Pode haver, portanto, tempo suficiente para que Flordelis seja condenada, já que o crime prescreve em 20 anos.

Embora exista caso de parlamentar que trabalhava no Congresso durante o dia e retornava para dormir no presídio, essa possibilidade não existiria para a deputada justamente em razão da natureza do crime.

"Se ela pegar mais de seis anos, terá de ser recolhida em regime fechado. A pena pode ser de seis a 12 anos e de 12 a 20 anos", diz Tavares.

Uma vez condenada, Flordelis teria o mandato cessado. "É expedida a guia de execução e ela perde o cargo. A Câmara abre uma formalidade de defesa para ela que não muda a decisão judicial e ela pode ser presa", diz.

Defesa

Flordelis sempre negou participação no crime. Por telefone, o advogado Anderson Rollemberg disse hoje ao UOL que a defesa ainda está se inteirando sobre os motivos que levaram à ação do MP e da Polícia Civil. "Preciso ainda apurar o que consideraram como provas e o que permitiu o indiciamento e as prisões. Preciso ainda ter acesso a essas informações, mas digo que ficamos surpresos com essa ação hoje."

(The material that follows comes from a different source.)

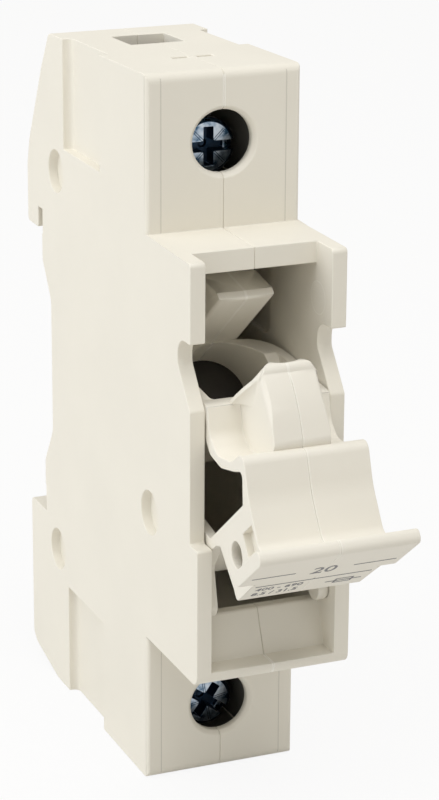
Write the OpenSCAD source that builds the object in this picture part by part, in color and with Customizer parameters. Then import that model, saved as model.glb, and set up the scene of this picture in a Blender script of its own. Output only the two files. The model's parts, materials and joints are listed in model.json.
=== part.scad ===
// Fuse disconnector, one module wide, for cylindrical fuse-links on a 35 mm rail.
// X is the width, -Y is the front, +Z is up. The origin is on the rail's front plane,
// at the rail's middle. The carrier is drawn shut and then swung open about its pivot.

/* [Housing] */
// Width over both halves, one module less its play
body_w = 17.4; // [17:0.1:17.8]
// Height between the two end faces
body_h = 79; // [78:0.5:82]
// Front of the terminal blocks, from the rail's front plane
terminal_depth = 33.2; // [32.6:0.1:34]
// Height of the window block in the middle
block_h = 45.2; // [45:0.1:45.6]
// Front of the window walls, from the rail's front plane
window_depth = 45.3; // [45:0.1:46]
// How far the walls beside the pivot stand proud of those above
chin = 2.1; // [1.6:0.1:2.4]
// Thickness of the walls beside the window
wall = 1.7; // [1.5:0.1:1.8]
// Thickness of the plate above the window
brow = 2.35; // [2:0.05:2.5]
// How far that plate's front edge is set back from the walls
brow_set = 3.8; // [3.4:0.1:4.2]
// Thickness of the floor below the window
floor_t = 1.45; // [1.2:0.05:1.6]
// Depth of the finger notch in the window walls
notch_in = 3.4; // [3:0.1:3.8]
// Height of the finger notch
notch_h = 7.1; // [6.5:0.1:7.4]
// Diameter of the three round recesses in each side
recess_d = 4.9; // [4:0.1:5.2]
// Depth of the recesses in the sides
recess_in = 1.1; // [0.8:0.05:1.2]

/* [Rail seat] */
// Height of the rail that the notch takes
rail_h = 35; // [35:0.1:35.2]
// Depth of the groove for the rail's upper edge
groove = 1.3; // [1.2:0.05:1.4]
// Relief of the rail seats where the rail's rims may be burred
burr_room = 0.2; // [0.1:0.05:0.3]
// How far the hook reaches down behind that edge
hook_reach = 2.3; // [1.8:0.1:2.4]
// How far the back of the housing stands behind the rail's front plane
back = 5.2; // [5:0.1:5.6]
// How far the middle of the notch is relieved
relief = 2.8; // [2.4:0.1:3]

/* [Terminals] */
// From the end face to the middle of the screw
screw_edge = 7.7; // [7.5:0.1:7.9]
// Diameter of the hole that the screwdriver enters
access_d = 6.75; // [6.5:0.05:7]
// Diameter of the screw's head
head_d = 6.1; // [5.6:0.1:6.3]
// Diameter of the screw's thread
thread_d = 4.8; // [4:0.1:5]
// Thickness of the wall round the screwdriver's hole
guard_t = 1.3; // [1.2:0.05:1.6]
// How far the loose screw and clamp hang below the middle of their hole
sag = 1.35; // [0:0.05:1.4]
// Side of the square wire entry
entry = 6.3; // [5.8:0.1:6.4]
// How far the clamp travels
clamp_travel = 6; // [5:0.1:6]
// Thickness of the clamp's side walls
clamp_t = 1.1; // [0.9:0.05:1.2]
// Thickness of the busbars
bar_t = 1.3; // [1:0.1:1.4]
// Width of the busbars
bar_w = 5.8; // [5:0.1:6]

/* [Carrier] */
// Angle at which the open carrier stops
open_angle = 52; // [40:1:53]
// Width over the carrier's ears
ear_w = 17.4; // [16.8:0.1:17.6]
// Play between the carrier and each window wall
side_play = 0.15; // [0.1:0.01:0.25]
// Thickness of the label plate
label_t = 1.55; // [1.2:0.05:1.8]
// Height of the label plate
label_h = 13; // [12.5:0.1:13.2]
// Thickness of the carrier's walls
skin = 1.1; // [0.9:0.05:1.2]
// Width of the hump
hump_w = 6.3; // [5.8:0.1:6.6]
// Width of the spine behind the fuse
spine_w = 6.2; // [5.6:0.1:6.6]
// Diameter of the pivots on the carrier's arms
pivot_d = 2.5; // [2:0.1:2.8]
// Running clearance round each pivot
pivot_fit = 0.05; // [0.03:0.01:0.1]
// Diameter of the fuse-link that the carrier takes
fuse_d = 8.5; // [8:0.1:8.5]
// Length of that fuse-link
fuse_len = 31.5; // [31:0.1:31.8]

/* [Contacts] */
// Thickness of the jaws' leaves
leaf_t = 0.8; // [0.6:0.05:0.9]
// Thickness of the blade on the carrier
blade_t = 1; // [0.8:0.05:1.2]
// Play between the blade and each leaf
blade_play = 0.15; // [0.1:0.01:0.2]
// Thickness of the spring clip round the upper jaw
clip_t = 0.4; // [0.3:0.05:0.5]
// Diameter of the rivets
rivet_d = 2.4; // [2:0.1:2.6]

/* [Latch] */
// How far the latch slides down to free the rail
latch_travel = 3; // [2:0.1:3]
// Width of the latch
latch_w = 6.8; // [6:0.1:7]
// Play round the latch
latch_play = 0.15; // [0.1:0.01:0.2]
// Wire of the latch's spring
wire_d = 0.5; // [0.4:0.05:0.6]
// Turns of the latch's spring
spring_turns = 5; // [4:1:6]

/* [Hidden] */
$fn = 48;

half_w = body_w / 2;
half_h = body_h / 2;
block_top = block_h / 2;
inner_w = half_w - wall;
far = 60;
seat = 0.02;

front = -window_depth;
chin_front = front - chin;
terminal_front = -terminal_depth;
pivot_y = front + 0.8;
pivot_z = -14.5;
chin_top = -7.4;
notch_low = 7;
notch_top = notch_low + notch_h;
ceiling = block_top - brow;
window_floor = -block_top + floor_t;

carrier_w = inner_w - side_play;
plate_back = front - 0.27;
plate_front = plate_back - label_t;
plate_low = -5.2;
plate_top = plate_low + label_h;
ear_low = 0.2;
apron_low = pivot_z - 3.5;
hump_back = pivot_y + 18.6;
fuse_y = hump_back + fuse_d / 2;
bore_r = fuse_d / 2 + 0.15;
slot_r = bore_r + 0.25;
spine_front = fuse_y + slot_r;
spine_back = spine_front + 4.6;
well_front = hump_back - 1.9;
fuse_low = -fuse_len / 2;
well_bed = fuse_low - 1.15;
well_low = well_bed - 2.4;
well_hollow = -8;

jaw_front = fuse_y + fuse_d / 2;
bar_front = jaw_front + leaf_t + clip_t;
bar_back = bar_front + bar_t;
blade_end = spine_back + 2.7;
sweep_r = blade_end - pivot_y + 0.9;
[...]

Em nota, o presidente nacional do PSD, o ex-ministro Gilberto Kassab, disse que o partido irá suspender a filiação da deputada em razão de seu indiciamento. "E, a partir dos desdobramentos perante a Justiça, serão adotadas as medidas estatutárias para a expulsão da parlamentar dos seus quadros."

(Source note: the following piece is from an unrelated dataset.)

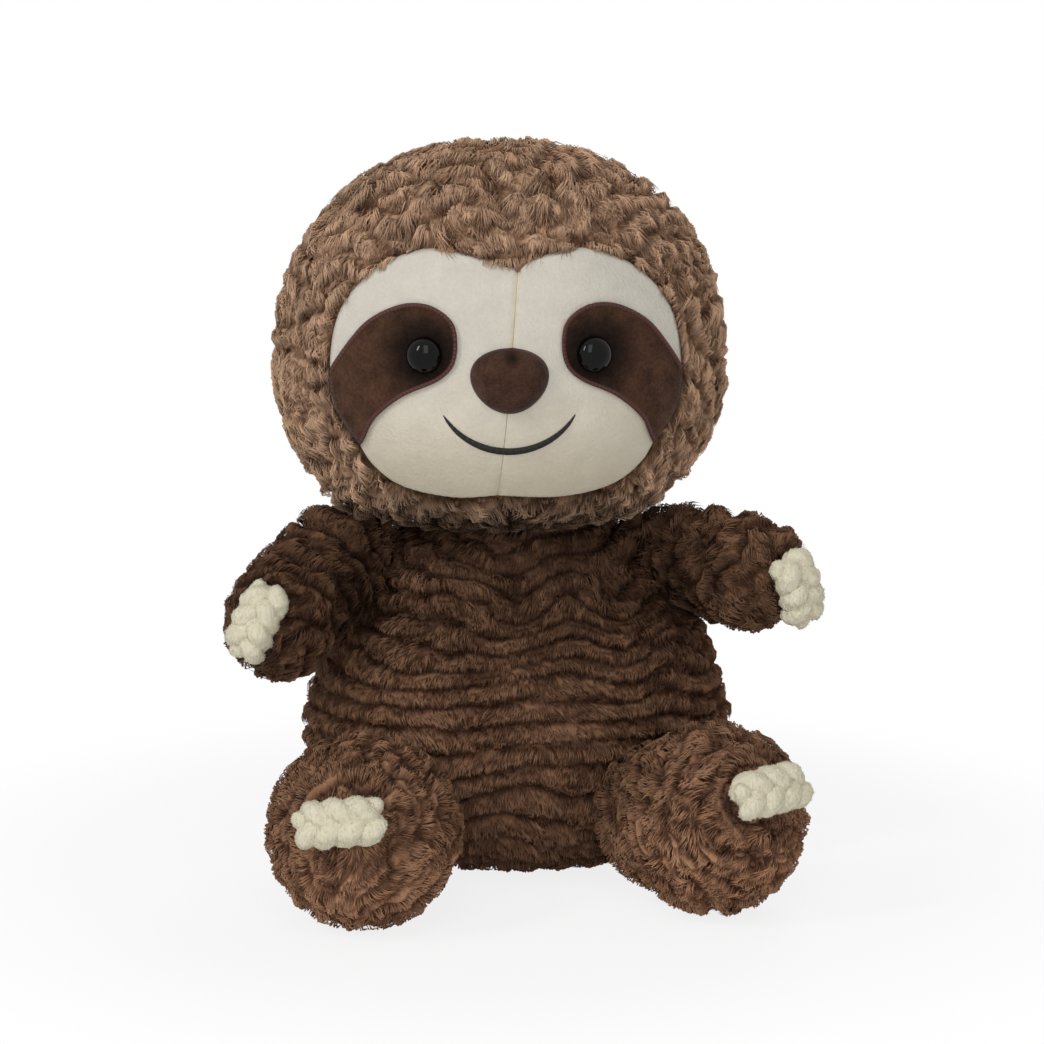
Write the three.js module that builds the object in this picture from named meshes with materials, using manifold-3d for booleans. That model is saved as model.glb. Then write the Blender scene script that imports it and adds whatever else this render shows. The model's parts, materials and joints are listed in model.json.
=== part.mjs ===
// A plush sloth that sits upright. Millimetres, +Z up, the face towards -Y, and the origin on the
// floor under the middle of the body. Each cover is a sewn bag of plush with its filling inside.
import * as THREE from "three";
import { mergeVertices } from "three/addons/utils/BufferGeometryUtils.js";
import Module from "manifold-3d";

const wasm = await Module();
wasm.setup();

// Cloth, and the gaps between neighbouring pieces
const fit = 0.3;
const seamGap = 0.5;
const plush = 3.2;
const furrow = 2.2;
const velour = 1.6;
const faceSink = 1;
const patchCloth = 0.9;
const overrun = 20;

// Body: a pear that the floor presses flat underneath
const bodyHalfWidth = 65;
const bodyFront = 48;
const bodyBack = 47;
const bodyHeight = 110;
const bodyWidestHeight = 43;
const bodyTaperShare = 0.215;
const bodyRoll = 10;
const bodyRollsFrom = 12;
const bodyRollsTo = 94;
const floorPress = 0.5;
const pouchHeight = 18;

// Neck: the head sits on a dome, so that it can turn and nod on the seam
const neckDome = 55;
const neckSide = -1.5;
const neckFront = -1;
const neckBelowTop = 0.5;
const neckOpening = 10;
const neckRingHalfWidth = 23;
const neckRingThickness = 1.2;
const neckTrim = 28;
const neckSides = 36;

// Head: a little wider than high, set a little to its right and turned a little to its left
const headHalfWidth = 67;
const headFront = 60;
const headBack = 56;
const headAbove = 64;
const headBelow = 51;
const headSettle = 7.5;
const headSide = -4.8;
const headForward = -4;
const headTurn = 2.8;
const headRoll = 18;
const headRollsBelow = 30;

// Face: two cream panels that meet at a slanting seam
const faceHalfWidth = 50;
const faceHalfHeight = 36;
const faceSeamSlant = 4.8;
const faceDepth = 70;

// One side's edge of the face from the top notch to the chin, in shares of the face's half sizes
const faceEdgeShares = [
  [0.16, 0.945],
  [0.32, 0.99],
  [0.48, 1],
  [0.73, 0.85],
  [0.926, 0.555],
  [1, 0.175],
  [0.98, -0.22],
  [0.86, -0.5],
  [0.772, -0.714],
  [0.6, -0.894],
  [0.314, -0.975],
];
const topNotchShare = 0.86;
const chinNotchShare = -0.95;
const faceEdgeSteps = 22;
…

Errata: este conteúdo foi atualizado
Ao contrário do que foi publicado, o processo na primeira instância não precisa de autorização na Câmara dos Deputados para ser instaurado. O que a Casa pode fazer é suspender a ação se algum partido político com representação na Câmara formalizar o pedido. A informação já foi corrigida.